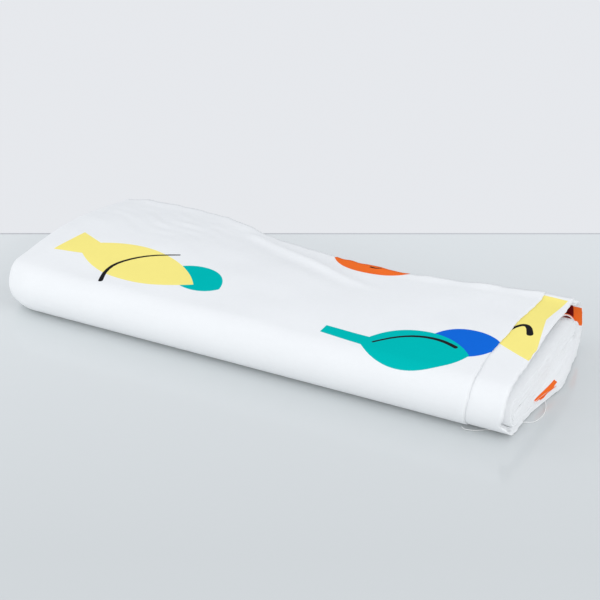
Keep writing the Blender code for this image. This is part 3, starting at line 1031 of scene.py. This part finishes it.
class AddLooseYarns(bpy.types.Operator):
    """Lay the two loose yarns on the floor by the raw end"""

    bl_idname = "cloth_bundle.add_loose_yarns"
    bl_label = "Loose yarns"

    ROUTE_POINTS = 140
    STRAND_SHARE = 0.29          # a strand's radius, as a share of the yarn's diameter
    TWIST_STEP = 0.75            # turn of the strands from one point to the next, in radians
    LOOP_ROUTE = (
        (0.1832, -0.0610, 0.0012), (0.1853, -0.0568, 0.0008), (0.1908, -0.0525, 0.0004),
        (0.1932, -0.0431, 0.0004), (0.1916, -0.0330, 0.0004), (0.1882, -0.0251, 0.0008),
        (0.1840, -0.0203, 0.0014))
    EDGE_ROUTE = (
        (0.1546, -0.0793, 0.0008), (0.1572, -0.0803, 0.0004), (0.1620, -0.0793, 0.0004),
        (0.1662, -0.0768, 0.0004), (0.1702, -0.0742, 0.0004), (0.1750, -0.0724, 0.0004),
        (0.1800, -0.0716, 0.0004), (0.1852, -0.0722, 0.0004))

    def execute(self, context):
        sizes, _, _ = settings()
        material = yarn_material()
        for node_name, route, far_end in (("loose_yarn_loop", self.LOOP_ROUTE, "object"),
                                          ("edge_yarn", self.EDGE_ROUTE, "bare")):
            centre = smooth_route(route, self.ROUTE_POINTS)
            piece = self.twist(node_name + "_twisted", centre, sizes.yarn_diameter, material)
            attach(piece, "bundle")
            finish_piece(piece, "yarn", node_name)
        return {"FINISHED"}

    def twist(self, name, centre, diameter, material):
        """Two strands wound round the route, as one mesh made from curves."""
        strand = diameter * self.STRAND_SHARE
        reach = diameter / 2.0 - strand
        made = []
        for half_turn in (0.0, math.pi):
            curve = bpy.data.curves.new(name, "CURVE")
            curve.dimensions = "3D"
            curve.bevel_depth = strand
            curve.bevel_resolution = 2
            curve.use_fill_caps = True
            spline = curve.splines.new("POLY")
            spline.points.add(len(centre) - 1)
            for i, point in enumerate(centre):
                ahead = (centre[min(i + 1, len(centre) - 1)] - centre[max(i - 1, 0)]).normalized()
                side = ahead.cross(Vector((0.0, 0.0, 1.0))).normalized()
                up = side.cross(ahead)
                angle = half_turn + i * self.TWIST_STEP
                spot = point + (side * math.cos(angle) + up * math.sin(angle)) * reach
                spline.points[i].co = (*spot, 1.0)
            strand_object = bpy.data.objects.new(name, curve)
            bpy.context.scene.collection.objects.link(strand_object)
            made.append(strand_object)
        deselect_all()
        for strand_object in made:
            strand_object.select_set(True)
        bpy.context.view_layer.objects.active = made[0]
        bpy.ops.object.convert(target="MESH")
        bpy.ops.object.join()
        piece = bpy.context.object
        piece.name = name
        bpy.ops.object.mode_set(mode="EDIT")
        bpy.ops.mesh.select_all(action="SELECT")
        bpy.ops.mesh.remove_doubles(threshold=0.000001)
        bpy.ops.mesh.normals_make_consistent(inside=False)
        bpy.ops.object.mode_set(mode="OBJECT")
        bpy.ops.object.shade_smooth()
        piece.data.materials.clear()
        piece.data.materials.append(material)
        return piece


def smooth_route(route, count):
    """Points of a Catmull-Rom curve through the chosen route points."""
    points = [Vector(p) for p in route]
    padded = [2.0 * points[0] - points[1]] + points + [2.0 * points[-1] - points[-2]]
    spans = len(points) - 1
    result = []
    for i in range(count):
        place = i * spans / (count - 1)
        span = min(int(place), spans - 1)
        t = place - span
        a, b, c, d = padded[span:span + 4]
        result.append(0.5 * (2.0 * b + (c - a) * t + (2.0 * a - 5.0 * b + 4.0 * c - d) * t * t
                             + (3.0 * b - a - 3.0 * c + d) * t * t * t))
    return result


class AddTopPanel(bpy.types.Operator):
    """Make the loose top panel: a printed upper ply and the ply under it, which shows as a band"""

    bl_idname = "cloth_bundle.add_top_panel"
    bl_label = "Top panel"

    def execute(self, context):
        sizes, _, _ = settings()
        quick = 1.0
        span = (0.0, PANEL_LAST)
        upper = make_sheet("top_panel_upper_cloth", "outer", span, 0.0018 * quick,
                           leg_rows(0.0070 * quick, 0.030, 1.0), panel_print,
                           sizes.ply_thickness, 11)
        under = make_sheet("top_panel_under_cloth", "inner", span, 0.0020 * quick,
                           leg_rows(0.0060 * quick, 0.030, 0.10), band_fish,
                           sizes.ply_thickness, 41)
        for piece, cad, width in ((upper, "top_panel_upper_ply", 0.725),
                                  (under, "top_panel_under_ply", 0.748)):
            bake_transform(piece)
            finish_piece(piece, "printed_cotton", cad)
        return {"FINISHED"}


class AddOuterTurn(bpy.types.Operator):
    """Make the rest of the loose outer turns: bottom, rear bend and the arch below the panel"""

    bl_idname = "cloth_bundle.add_outer_turn"
    bl_label = "Outer turns"

    def execute(self, context):
        sizes, _, _ = settings()
        quick = 1.0
        span = (PANEL_LAST, WRAP_LAST)
        outer = make_sheet("outer_turn_cloth", "outer", span, 0.0028 * quick,
                           leg_rows(0.012 * quick, 0.030, 1.0), turn_print,
                           sizes.ply_thickness, 71)
        inner = make_sheet("outer_turn_lining_cloth", "inner", span, 0.0030 * quick,
                           leg_rows(0.016 * quick, 0.030, 1.0), None,
                           sizes.ply_thickness, 101)
        for piece, cad in ((outer, ("outer_turn_upper_ply", "second_turn")),
                           (inner, ("outer_turn_under_ply",))):
            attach(piece, "bundle")
            finish_piece(piece, "plain_cotton", *cad)
        return {"FINISHED"}


class AddStack(bpy.types.Operator):
    """Make the compact inner turns and the tongue that they are wound round"""

    bl_idname = "cloth_bundle.add_stack"
    bl_label = "Inner turns"

    def execute(self, context):
        sizes, _, _ = settings()
        quick = 1.0
        span = (WRAP_LAST, STACK_LAST)
        rows = leg_rows(0.024 * quick, 0.050, 1.0)
        outer = make_sheet("inner_turns_cloth", "outer", span, 0.0044 * quick, rows, stack_print,
                           sizes.packed_thickness, 131, 0.4)
        lining = make_sheet("inner_turns_lining_cloth", "inner", span, 0.0048 * quick, rows,
                            stack_print, sizes.packed_thickness, 161, 0.4)
        for piece, cad in ((outer, ("third_turn", "fourth_turn")),
                           (lining, ("fifth_turn", "sixth_turn"))):
            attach(piece, "bundle")
            finish_piece(piece, "plain_cotton", *cad)
        self.add_tongue(sizes)
        return {"FINISHED"}

    def add_tongue(self, sizes):
        """The first fold of the strip, lying flat in the middle of the stack."""
        deselect_all()
        bpy.ops.mesh.primitive_grid_add(x_subdivisions=40, y_subdivisions=30, size=1.0)
        piece = bpy.context.object
        piece.name = "core_tongue_cloth"
        piece.data.name = piece.name
        low, high = TONGUE_LOW, TONGUE_HIGH
        half_gap = sizes.ply_thickness * 1.2
        end_width = STATIONS[-1][1]
        plan = []
        for vertex in piece.data.vertices:
            share, turn = vertex.co.x + 0.5, 2.0 * vertex.co.y
            x = mix(low.x + 0.004, STACK_MIDDLE_X - 0.0010, share)
            # The first half of the turn runs forward on top, the second half back below.
            reach = min(1.0, abs(turn) / 0.97)
            y = mix(low.y, high.y, reach)
            height = mix(STACK_FRONT_HEIGHT, STACK_REAR_HEIGHT, (y - FRONT_Y) / end_width)
            z = STACK_LOW + height / 2.0
            z += math.copysign(half_gap, turn) * min(1.0, abs(turn) / 0.03) ** 0.5
            vertex.co = (x, y, z + 0.0002 * math.sin(x * 60.0))
            plan.append((x, y))
        cover_in_cotton(piece, "core_tongue", np.array(plan), None)
        only(piece)
        bpy.ops.object.mode_set(mode="EDIT")
        bpy.ops.mesh.select_all(action="SELECT")
        bpy.ops.mesh.normals_make_consistent(inside=False)
        bpy.ops.object.mode_set(mode="OBJECT")
        thicken(piece, sizes.ply_thickness)
        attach(piece, "bundle")
        finish_piece(piece, "plain_cotton", "core_tongue")


class BUNDLE_PT_panel(bpy.types.Panel):
    """Shows the bundle's settings and the buttons that make its pieces"""

    bl_idname = "BUNDLE_PT_panel"
    bl_label = "Cloth Bundle"
    bl_space_type = "VIEW_3D"
    bl_region_type = "UI"
    bl_category = "Cloth Bundle"

    def draw(self, context):
        layout = self.layout
        for group in settings():
            box = layout.box()
            for name in group.bl_rna.properties.keys():
                if name not in ("rna_type", "name"):
                    box.prop(group, name)
        for operator in OPERATORS:
            layout.operator(operator.bl_idname)


OPERATORS = (SetStage, AddLooseYarns, AddTopPanel, AddOuterTurn, AddStack)
CLASSES = (BundleSizes, PrintColours, BundleStage, *OPERATORS, BUNDLE_PT_panel)


def register():
    for cls in CLASSES:
        bpy.utils.register_class(cls)
    bpy.types.Scene.bundle_sizes = bpy.props.PointerProperty(type=BundleSizes)
    bpy.types.Scene.print_colours = bpy.props.PointerProperty(type=PrintColours)
    bpy.types.Scene.bundle_stage = bpy.props.PointerProperty(type=BundleStage)


def unregister():
    for name in ("bundle_sizes", "print_colours", "bundle_stage"):
        delattr(bpy.types.Scene, name)
    for cls in reversed(CLASSES):
        bpy.utils.unregister_class(cls)


def main():
    register()
    bpy.ops.cloth_bundle.set_stage()
    bpy.ops.cloth_bundle.add_loose_yarns()
    bpy.ops.cloth_bundle.add_top_panel()
    bpy.ops.cloth_bundle.add_outer_turn()
    bpy.ops.cloth_bundle.add_stack()


if __name__ == "__main__":
    main()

§ §

Directive
Return, please, the lines of the data from the first through the line containing "(0.1800, -0.0716, 0.0004), (0.1852, -0.0722, 0.0004))", both kept, exactly as they stand and nothing more.

Completed exercise
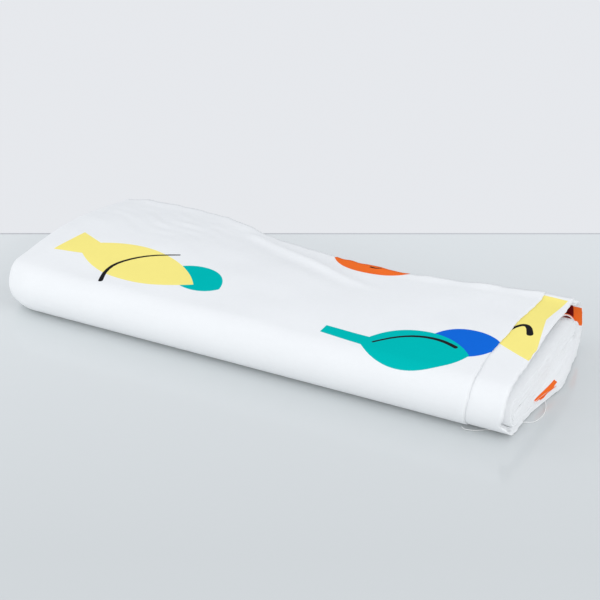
Keep writing the Blender code for this image. This is part 3, starting at line 1031 of scene.py. This part finishes it.
class AddLooseYarns(bpy.types.Operator):
    """Lay the two loose yarns on the floor by the raw end"""

    bl_idname = "cloth_bundle.add_loose_yarns"
    bl_label = "Loose yarns"

    ROUTE_POINTS = 140
    STRAND_SHARE = 0.29          # a strand's radius, as a share of the yarn's diameter
    TWIST_STEP = 0.75            # turn of the strands from one point to the next, in radians
    LOOP_ROUTE = (
        (0.1832, -0.0610, 0.0012), (0.1853, -0.0568, 0.0008), (0.1908, -0.0525, 0.0004),
        (0.1932, -0.0431, 0.0004), (0.1916, -0.0330, 0.0004), (0.1882, -0.0251, 0.0008),
        (0.1840, -0.0203, 0.0014))
    EDGE_ROUTE = (
        (0.1546, -0.0793, 0.0008), (0.1572, -0.0803, 0.0004), (0.1620, -0.0793, 0.0004),
        (0.1662, -0.0768, 0.0004), (0.1702, -0.0742, 0.0004), (0.1750, -0.0724, 0.0004),
        (0.1800, -0.0716, 0.0004), (0.1852, -0.0722, 0.0004))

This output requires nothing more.